10/9/2025 — Putin’s Victory Narrative Cracks: Russia’s Markets Tank, Drones Disrupt

From: Transform Ukraine By Douglas Landro / October 9, 2025 

As Putin stood before his generals declaring unstoppable progress, Russian investors fled, fuel pumps ran dry, and airliners in Europe aborted landings under drone threat — a single day that revealed how far his theory of victory had drifted from reality.

When Propaganda Collides With Reality

October 8, 2025 — the 1,323rd day of Russia’s war against Ukraine — laid bare the contradiction at the heart of Putin’s campaign. That morning, he stood before his generals, promising unstoppable momentum and inevitable victory. Yet outside the gilded halls of the Kremlin, Russia’s stock market was tumbling to three-year lows, gas stations were rationing fuel, and investors were fleeing. It was a day when illusion met exhaustion — twenty-four hours that exposed the widening gap between what Putin claimed and what Russians could no longer ignore.

A general view of damaged areas after a Russian airstrike on Druzhkivka, Donetsk Oblast. (Jose Colon/Anadolu via Getty Images)

The Speech That Markets Didn’t Believe

In St. Petersburg, beneath the chandeliers of a marble conference hall, Vladimir Putin gathered his top brass on October 7 — defense chiefs, intelligence head Alexander Bortnikov, and the commanders leading Russia’s sprawling front lines. Cameras rolled as he proclaimed inevitable triumph. Russia, he said, had seized 4,900 square kilometers in 2025 — “roughly the size of Delaware.” Ukrainian forces, he claimed, were falling back everywhere. The defense industry was humming. The war would continue “until all objectives are achieved unconditionally.”

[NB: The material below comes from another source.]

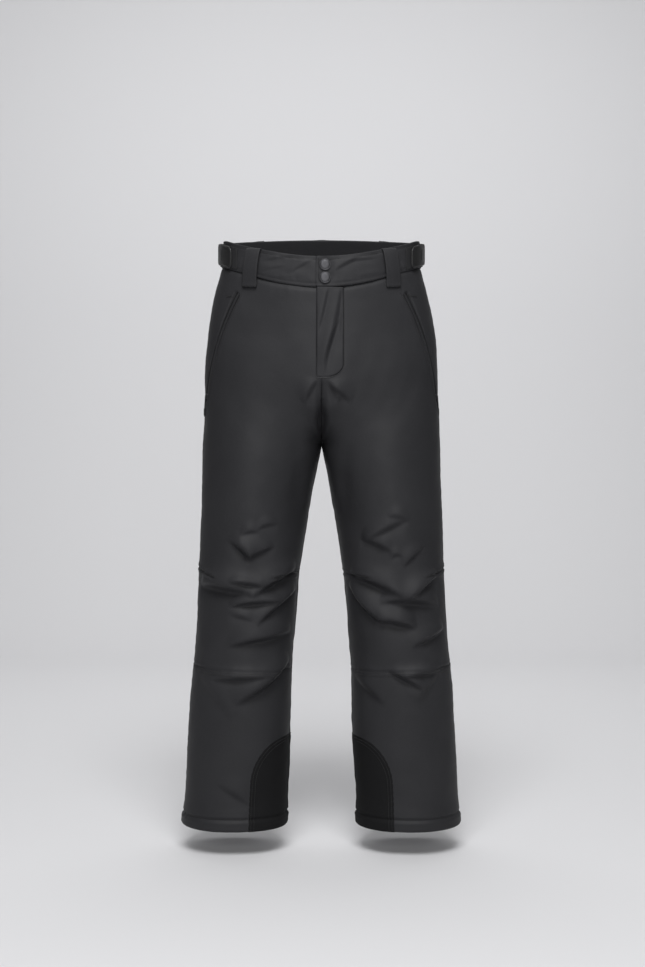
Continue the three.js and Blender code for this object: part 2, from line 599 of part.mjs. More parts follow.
function addPockets() {
  for (const [name] of SIDES) {
    const { matrix, radius, sweep } = pockets.get(name);
    const r = radius - ZIP_DEPTH;
    const span = degrees(sweep);
    const mm = degrees(1 / radius); // one millimetre along the arc
    const rows = [-1, 1].map((way) => {
      const [a, b, c] = [CHAIN_SPLIT, TAPE_HALF, CHAIN_HALF].map((v) => way * v);
      return bend(0, 0, r - 0.4, r + 0.4, -8 * mm, span + 8 * mm, Math.min(a, b), Math.max(a, b))
        .add(bend(0, 0, r - 1.1, r + 1.1, -6 * mm, span + 6 * mm, Math.min(a, c), Math.max(a, c)));
    });
    const ends = [[-8, -5.5], [span / mm + 5.5, span / mm + 8]].map(([from, to]) =>
      bend(0, 0, r - 1.1, r + 1.1, from * mm, to * mm, -CHAIN_HALF, CHAIN_HALF));
    add(`pocket_zip_tape_${name}`, "tape", [...rows, ...ends].reduce((sum, made) => sum.add(made)), matrix);

    const post = CHAIN_SPLIT - SIT / 2;
    const slider = block(r + 1.45, r + 2.4, -4.5, 4.5, -3.9, 3.9)
      .add(block(r - 2.4, r - 1.45, -4.5, 4.5, -3.9, 3.9))
      .add(block(r - 2.3, r + 2.3, -0.5, 4, -post, post));
    add(`pocket_zip_slider_${name}`, "metal", slider, matrix);
    add(`pocket_zip_pull_${name}`, "webbing", block(r + 2.75, r + 5.4, -CORD_L, 2.6, -2.4, 2.4), matrix);
  }
}

function addAdjusters() {
  for (const [name, side] of SIDES) {
    const mirror = new THREE.Matrix4().makeScale(side, 1, 1);
    const x = at(HIP_STATIONS, "a", -BAND_H) - ADJUST_R;
    const wall = (r0, r1, from, to, z0, z1) => bend(x, 0, r0, r1, from, to, z0, z1);
    const flip = (made) => (side > 0 ? made : made.transform(mirror.elements));
    // The waistband leans, so its fittings stand clear of its widest line. Their edges follow its edges.
    const face = ADJUST_R + SIT + 2;
    const along = (made, drop, height) => made.intersect(waistSlice(drop, drop + height));
    const patch = wall(face, face + PATCH_T, TAB_FROM - 4, 20, -90, 10);
    add(`loop_patch_${name}`, "webbing", flip(along(patch, TAB_DROP + 1, TAB_H - 2)));

    const hook = face + PATCH_T + SIT;
    const hooks = wall(hook, hook + PATCH_T, TAB_FROM + 2, TAB_TO - 4, -90, 10);
    add(`hook_patch_${name}`, "webbing", flip(along(hooks, TAB_DROP + 2, TAB_H - 4)));
    const tabFace = hook + STRAP_T + SIT;
    const tab = wall(tabFace, tabFace + TAB_T, TAB_FROM, TAB_TO, -90, 10);
    add(`adjuster_tab_${name}`, "plastic", flip(along(tab, TAB_DROP, TAB_H)));

    const mid = -TAB_DROP - TAB_H / 2;
    const strap = wall(hook, hook + STRAP_T, TAB_TO - 2.5, 38, mid - STRAP_H / 2, mid + STRAP_H / 2);
    add(`adjuster_strap_${name}`, "webbing", flip(strap));
    const casing = wall(face, hook + STRAP_T + SIT + 1.2, 27, 60, mid - STRAP_H / 2 - 4, mid + STRAP_H / 2 + 4)
      .subtract(wall(hook - SIT, hook + STRAP_T + SIT, 20, 59, mid - STRAP_H / 2 - 1, mid + STRAP_H / 2 + 1));
    add(`adjuster_casing_${name}`, "shell", flip(casing));
  }
}

addHips();
addLegs();
addWaistband();
addBeltLoops();
addFly();
addPockets();
addAdjusters();

export default group;
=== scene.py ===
"""Insulated ski pants: shell, linings, waistband, fly, pockets, side adjusters, scuff guards and gaiters.

Every surface is a function of two parameters, worked out in millimetres and put into its mesh in metres.
+Z is up, the wearer faces -Y and the wearer's left is +X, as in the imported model.
"""

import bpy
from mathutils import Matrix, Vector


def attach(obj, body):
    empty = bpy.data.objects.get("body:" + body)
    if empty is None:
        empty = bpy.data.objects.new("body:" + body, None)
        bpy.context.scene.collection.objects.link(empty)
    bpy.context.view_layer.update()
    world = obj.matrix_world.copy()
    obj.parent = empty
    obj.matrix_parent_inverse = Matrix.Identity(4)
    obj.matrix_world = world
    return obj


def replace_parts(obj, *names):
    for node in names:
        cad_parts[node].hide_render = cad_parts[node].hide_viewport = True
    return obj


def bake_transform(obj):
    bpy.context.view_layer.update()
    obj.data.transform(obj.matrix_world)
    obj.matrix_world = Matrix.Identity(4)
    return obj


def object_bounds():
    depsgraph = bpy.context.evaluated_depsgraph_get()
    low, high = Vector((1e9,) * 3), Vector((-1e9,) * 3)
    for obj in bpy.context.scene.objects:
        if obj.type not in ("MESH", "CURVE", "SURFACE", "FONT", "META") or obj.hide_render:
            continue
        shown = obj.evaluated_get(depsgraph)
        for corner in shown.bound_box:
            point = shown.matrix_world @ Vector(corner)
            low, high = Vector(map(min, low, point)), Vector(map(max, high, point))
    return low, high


bl_info = {
    "name": "Insulated Ski Pants",
    "version": (1, 0, 0),
    "blender": (4, 5, 0),
    "location": "3D View > Sidebar > Ski Pants",
    "description": "Builds the cloth, trims and stage of a pair of insulated ski pants round its packed model",
    "category": "Mesh",
}

import math

import bpy
import numpy as np
from bpy.props import FloatProperty, FloatVectorProperty, IntProperty, PointerProperty, StringProperty

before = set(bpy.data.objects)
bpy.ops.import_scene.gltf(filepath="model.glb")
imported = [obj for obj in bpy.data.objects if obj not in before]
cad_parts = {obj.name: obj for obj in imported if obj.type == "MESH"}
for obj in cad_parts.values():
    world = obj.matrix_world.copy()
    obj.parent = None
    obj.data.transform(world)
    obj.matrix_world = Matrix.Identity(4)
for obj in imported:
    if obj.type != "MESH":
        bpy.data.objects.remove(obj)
CAD_BOX = [list(corner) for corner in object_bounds()]
MM = 0.001
SIDES = (("left", 1), ("right", -1))

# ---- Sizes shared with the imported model, in millimetres ------------------------------------------
HEM_Z = CAD_BOX[0][2] / MM
CROTCH_Z = -352.0
FRONT_DIP, WAIST_FRONT = 41.0, 102.5  # the waist falls this much over this depth forwards
BACK_RISE, WAIST_BACK = 23.0, 108.0  # and rises this much over this depth backwards
BAND_H = 44.5
BAND_MORE = 6.5  # the band is this much higher at the front's middle
BAND_Z = -70.0  # height at which the band's columns are spaced
BAND_SPLIT = 111.0  # half width at which the snapped overlap meets the rest of the band
FLY_X, FLY_HALF, FLY_BOTTOM_Z, FLY_LEAN = 14.0, 22.25, -244.0, 0.07
SNAP_SPREAD, SNAP_PROUD = 1.25, 1.7  # the cap's face is wider than its stud's, and stands this far off the band
FLY_SEAM = 1.4  # the fly's stitching lies this far outside its flap
ZIP_X = -4.0  # middle of the fly's zip, in the fly's frame
SNAP_X, SNAP_Z = -8.0, (-55.0, -77.0)
SIDE_X, SIDE_FACE = 95.87, 80.35  # centre and radius of the fittings' side arc
HEM_H = 21.0
# scuff guard: height, height of its straight part, reach from the inseam, thickness of its cloth
GUARD_H, GUARD_FOOT, GUARD_REACH, GUARD_T = 156.0, 80.0, 62.0, 0.9
GUARD_GIRTH = 520.0  # the leg's girth there
GAITER_LOW, GAITER_HIGH = 30.0, 165.0  # the gaiter's lower and upper edge over the hem
ELASTIC_R = 60.0
# height, half width, depth forwards, depth backwards, radius of the rounded sides
HIPS = np.array([
    [-352, 207, 108, 124, 90], [-280, 203, 112, 131, 84], [-220, 203, 115.3, 138, 84],
    [-150, 196, 110.4, 131, 82], [-90, 184.9, 106.2, 120, 80], [-45, 173.9, 103, 112, 78],
    [60, 168.9, 95.7, 101, 78],
], float)
# height, middle across, half width, middle in depth, half depth
LEGS = np.array([
    [-1075, 156, 90.5, 5, 74], [-1015, 153, 90, 8, 76], [-938.4, 149, 89, 12, 78], [-836.2, 143.5, 89, 12, 81],
    [-737.6, 138.5, 86.5, 8, 84], [-650, 131, 86, 3, 87], [-583, 127, 87, 2, 90], [-520, 121, 90, 3, 95],
    [-415, 111, 98, 5, 101], [-352, 104.5, 103.5, 5, 106], [-280, 101.5, 104.5, 7, 106], [-210, 100, 98, 9, 97],
], float)
GIRTH = np.array([[-1015, 520], [-737, 535], [-520, 581], [-352, 640], [-277, 560], [-45, 465]], float)
JOIN_Z = -525.0  # the upper and lower shells meet here, between the hip's bend and the knee's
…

Beside him, Chief of the General Staff Valery Gerasimov nodded and echoed the refrain: Russian troops were advancing “in practically all directions.” It was classic Putin — the choreography of strength, the denial of weakness, the certainty that Russia’s endurance alone would grind down Ukraine and outlast the West.

But outside that ornate chamber, the façade was already cracking. Independent analysts put Russia’s territorial gains not at 4,900 square kilometers but 3,561 — about 27 percent less than Putin’s boast. The familiar pattern played out again: inflate the map, erase the losses, and claim that victory was inevitable.

By the next morning, the markets rendered their own verdict. The MOEX Russia Index plunged 4.05 percent — its lowest since September 2022. Gazprom fell 4.1 percent, Sberbank 4.9, VTB 4.7, Rosneft 2.5, Severstal 4.9, and Aeroflot 5. Rostelecom, Inter RAO, and Magnitogorsk Iron and Steel Works each lost more than 5 percent; mining giant Mechel tumbled 6.7. The cause wasn’t battlefield news — it was politics.

That same day, Deputy Foreign Minister Sergei Ryabkov admitted what investors had long feared: U.S.–Russia relations were “cracking and collapsing.” The “strong momentum” from Trump’s Alaska summit, he said, was “largely exhausted.” In trying to pressure Washington with threats, the Kremlin had accidentally told the truth — the war wouldn’t end soon, sanctions weren’t lifting, and Russia’s pain was far from over.